White Mountain is an Alaskan tribal village and subsistence living is the norm, so there are no luxury resorts or even restaurants in town. The White Mountain IRA Tribal Center maintains two bed & breakfast rooms for guests. Winter Trail runs into town from the northwest along the river and becomes Elementary School Road. It branches off twice on the other side to the southeast, heading to the river from Charles Boulevard, and then becomes Winter Trail again at the village boundary. Winter Trail is part of the route for the famous annual Iditarod dog-sled race, which runs every March for two weeks. White Mountain is a mandatory eight-hour stop on the Iditarod. The village is the last stop before its end in Nome, so it's a great place to watch the race and admire the strength and commitment of the pups pulling the sleds. Arf!
Deering is a small town on Alaska’s north coast near the Arctic Circle, and it is where you’ll find the road that is closest to the Bering Land Bridge National Preserve, a vast, remote area north of White Mountain on the upper edge of the Seward Peninsula. The preserve contains a remnant of the Bering Land Bridge, a destination for adventurers coming for the majestic terrain and hot springs that it features. Transportation in and out of the Preserve is by air, snow machine, boat or backpacking, because there are no roads or trails going directly into it. Hiking into and through the preserve is rigorous and not for the faint of heart. Its almost 3 million acres feature extinct volcanoes, massive cracks in the earth, maars that have filled with water, many stone outcroppings and rolling uplands with meadows and wildflowers in summer, snow and ice in winter. This is a fantastic, pawsome land where your healthy fur-pup could provide you with some fine company as well as warmth, and a few days here will provide you with lifetime memories!
St. Michael, southeast of White Mountain across Norton Sound, is an access point for the huge Yukon Delta National Wildlife Refuge, which covers 19 million acres and stretches from St. Michael south to Togiak, where it connects with the Togiak National Wildlife Refuge. With less than 5% of its land covered in forest, and a third with water, the refuge provides an ideal habitat for many species of waterfowl, as well as mammals like whales, seals, muskox, elk, bear and moose. The acreage that is covered with trees is pawtastic hiking with your fur-pup, looking for birds and smaller mammals, and the waterscape will provide many hours of pawsome paddling. Woofderful!
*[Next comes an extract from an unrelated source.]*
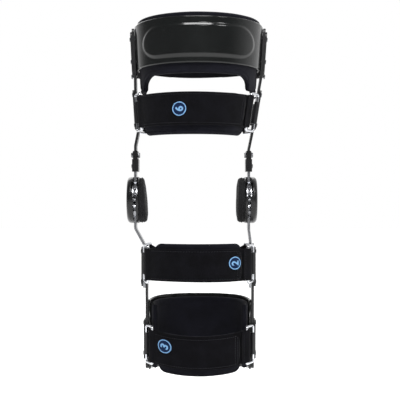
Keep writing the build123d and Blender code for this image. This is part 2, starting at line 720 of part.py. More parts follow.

Togiak is a small village on Bristol Bay that is home to the Togiak National Wildlife Refuge that features hiking, camping and water travel on the plentiful rivers of its 4 million acres. Caribou, bears, moose and 45 other land mammal species call this park home, along with 17 marine mammals like whales and seals. Back-country hiking and primitive camping are off-the-beaten-track activities you and your fur-pup will enjoy, with no organized trails or campgrounds. Also, fishing both from shore and on the river is a popular pastime for visitors. Togiak itself is a native village whose residents pursue hunting, fishing and gardening for their primary livelihoods, and many provide guide services as well. Furtastic!
Bethel is a city on the Kuskokwim River, north of Togiak and inside the Yukon Delta National Wildlife Refuge. This city is where you can find the area’s only pet-friendly hotel, the Long House Bethel Hotel. In a great location right on the river, the hotel features 39 non-smoking rooms that welcome up to 3 pups of any size per room for a small additional fee. With its rustic décor and pawrfect location downtown, it’s the place to go with your fur-baby when you’re visiting Bethel and the surrounding area, which offers snow machining, cross-country skiing, kayaking and other furtastic outdoor activities!